La trame en est simple : à côté des mésaventures du Chevalier à la triste figure, efflanqué de l’inénarrable Sancho Pança, se développe l’intrigue amoureuse qui lie Kitri, la fille de Laurent l’aubergiste, au fringant barbier Basile. Mais l’hôtelier voudrait donner la main de sa fille au riche benêt Gamache. Et tout finira bien.
Si on la compare à la mise en scène de l’Opéra, celle de la Scala est beaucoup plus fastueuse. Les décors de Raffaele Del Savio suggèrent la grand-place d’une cité médiévale puis un campement tzigane à proximité de moulins à vent, dont la perspective est prolongée par de gigantesques toiles peintes magnifiques. S’y ajouteront les tréteaux de Maese Pedro dont les marionnettes seront campées par les élèves de la Scuola di Ballo, ainsi que la forêt enchantée où apparaîtront les Dryades et leur reine. Les costumes d’Anna Anni constituent une débauche de coloris aussi rutilants que suggestifs sous les éclairages fascinants de Marco Filibeck. A la tête de l’orchestre milanais, le chef David Coleman, spécialiste des partitions chorégraphiques, sait valoriser la musique de Minkus pour y déceler quelques pépites, sans la réduire à la fonction de « lève-jambes ».
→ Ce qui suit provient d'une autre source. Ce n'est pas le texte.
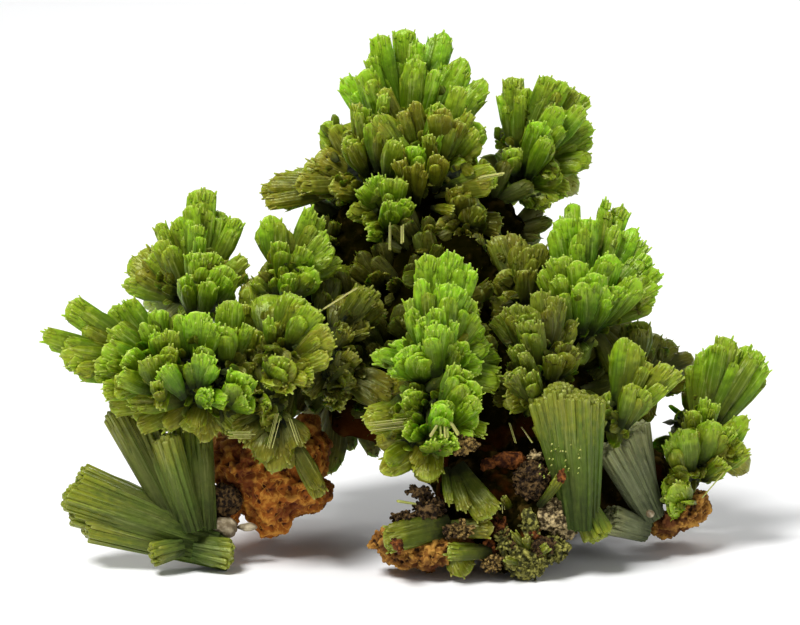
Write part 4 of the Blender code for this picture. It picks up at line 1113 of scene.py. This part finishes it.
def filler_tips(fan):
    """Short crowns half way between each crown and its nearest neighbours."""
    heart = np.array(fan.heart)
    tips = np.array(fan.tips)
    arms = tips[:, :3] - heart
    reach = np.linalg.norm(arms, axis=1)
    facing = (arms / reach[:, None]) @ (arms / reach[:, None]).T
    pairs = set()
    for i in range(len(tips)):
        for j in np.argsort(-facing[i])[1:NEIGHBOURS + 1]:
            if facing[i, j] > cos(FILLER_ANGLE):
                pairs.add((min(i, j), max(i, j)))
    made = []
    for i, j in sorted(pairs):
        way = unit(arms[i] / reach[i] + arms[j] / reach[j])
        place = heart + way * FILLER_REACH * min(reach[i], reach[j])
        made.append((*place, FILLER_WIDTH * min(tips[i, 3], tips[j, 3])))
    return made


def upright(way):
    """A growth direction turned up a little if it points at the viewer."""
    facing = max(0.0, way @ TOWARDS_VIEWER)
    return unit(way + PICTURE_UP * UPWARD_PULL * facing * facing)


def grow_fan(fan, seed, front_detail):
    """The sheaves of a fan, each with its fillers and companions."""
    draw = np.random.default_rng(seed)
    heart = seen(fan.heart)
    rows = [(row, 0.0, 1.0, front_detail) for row in fan.tips]
    rows += [(row, FILLER_TONE, FILLER_ALONG, PLAIN) for row in filler_tips(fan)]
    grown = []
    for number, ((*place, wide), tone_shift, reach, detail) in enumerate(rows):
        tip = seen(place)
        way = upright(unit(tip - heart))
        if way @ TOWARDS_VIEWER < TURNED_AWAY:
            detail = PLAIN
        long = np.linalg.norm(tip - heart) * (1 - HEART_SHARE)
        # Sheaves that point up get a brighter tone and those that point down a duller one: painted light from
        # above.
        tone = fan.tone + tone_shift + PAINTED_TOP_LIGHT * (way[2] - EVEN_LIGHT_AT)
        wide *= MM * draw.uniform(*WIDE_SWAY)
        planned = [(tip, wide, tone, detail, reach)]
        if detail is FINE:
            for _ in range(COMPANIONS):
                aside = np.cross(way, unit(draw.normal(0, 1, 3))) * wide * draw.uniform(*COMPANION_ASIDE)
                lower = tip + aside - way * draw.uniform(*COMPANION_LOWER) * long
                planned.append((lower, wide * COMPANION_WIDTH, tone + COMPANION_TONE, PLAIN,
                                reach * COMPANION_ALONG))
        for k, (end, broad, shade, fineness, along) in enumerate(planned):
            grown.append(sheaf(tip - way * long, end, broad, broad * FLATNESS, shade,
                               seed + number + 50 * k, fineness, along))
    return grown


def finish_piece(obj, node, material):
    """Gives a piece its finish, parents it to the body that it rides on and hides the solid that it stands
    for.
    """
    obj.data.materials.append(material)
    if material in (yellow_green, olive_green, bluish_green):
        obj.data.materials.append(painted_shade_crust)
    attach(obj, "root")
    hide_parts(node)


# The sprays listed here get the olive finish. Their olive is partly their own colour and partly painted
# shade, as many of them lie at the back or deep inside.
OLIVE_SPRAYS = {
    "inner_left_spray", "hanging_sheaf", "right_front_spray", "shoulder_spray", "right_back_spray",
    "crown_foot_spray", "slanted_sheaf", "ledge_sheaves", "back_left_spray", "back_right_spray",
    "back_upper_spray",
}
SHEAF_SEEDS = 1000
SHORT_PER_MM2 = 0.5
SHORT_TONE = -0.25
INNER_SHARE = 0.72


def finish_growth(obj, node):
    """Gives a green piece its green, after the kind of growth that it is."""
    if node in OLIVE_SPRAYS:
        finish_piece(obj, node, olive_green)
    elif node in SPRAYS:
        finish_piece(obj, node, yellow_green)
    else:
        finish_piece(obj, node, grey_green if node == "grey_stalks" else bluish_green)
    print(f"{obj.name}: {len(obj.data.polygons)} faces")


def joined_growth(name, grown, seed, more=()):
    """One object from rows of sheaves and from further sets of arrays."""
    parts = [body for body, _, _ in grown]
    for wanted, form in ((FINE, TOOTH), (PLAIN, SPIKE)):
        bunches = [teeth for _, teeth, detail in grown if detail is wanted]
        if bunches:
            parts.append(crystal_arrays(join_bunches(bunches), form, seed))
    return mesh_from_arrays(name, [*parts, *more])


def grow_spray(number, node, fans):
    grown = []
    detail = PLAIN if node.startswith("back_") else FINE
    for place, fan in enumerate(fans):
        grown += grow_fan(fan, SHEAF_SEEDS * number + 100 * place, detail)
    tone = np.mean([fan.tone for fan in fans])
    hearts = [seen(fan.heart) for fan in fans]
    reach = np.mean([np.linalg.norm(seen(row[:3]) - seen(fan.heart)) for fan in fans for row in fan.tips])
    grown += short_sheaves(node, hearts, SHORT_PER_MM2, tone + SHORT_TONE, number,
                           keep=lambda spot, distance: distance < INNER_SHARE * reach)
    finish_growth(joined_growth(f"{node}_crystals", grown, number, [painted_shade_heart(node, tone, hearts)]), node)


for number, (node, fans) in enumerate(SPRAYS.items(), start=1):
    grow_spray(number, node, fans)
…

A la suite de la défection de Marianela Nunes et d’Alina Somova, c’est finalement à Nicoletta Manni qu’incombe le rôle de Kitri, qu’elle a beaucoup dansé et qu’elle campe avec une technique aguerrie et une élégance primesautière. Face à elle, l’Ukrainien Leonid Sarafanov, déjà interprète de Basile en juin 2007, fait valoir sa maestria tout en sachant se dérider dans les scènes comiques ; mais l’on notera que l’enchaînement des bonds tourbillonnants n’est pas sa spécialité. Giuseppe Conte est le danseur de caractère qui sait rendre touchante la figure de Don Quichotte. Gianluca Schiavoni a la cocasserie bon enfant de Sancho Pança, trait que partage ce maladroit ridicule qu’est le Gamache de Riccardo Massini, toujours secondé par le Laurent affairé de Matthew Endicott. Virna Toppi a la grâce éthérée de la Reine des Dryades, Vittoria Valerio, la bravade aguicheuse de la danseuse de rue, quand Antonino Sutera est un tzigane roublard, Marco Agostino, un matador d’arrogance hautaine. Comme toujours, le Corps de ballet de la Scala est de haut niveau.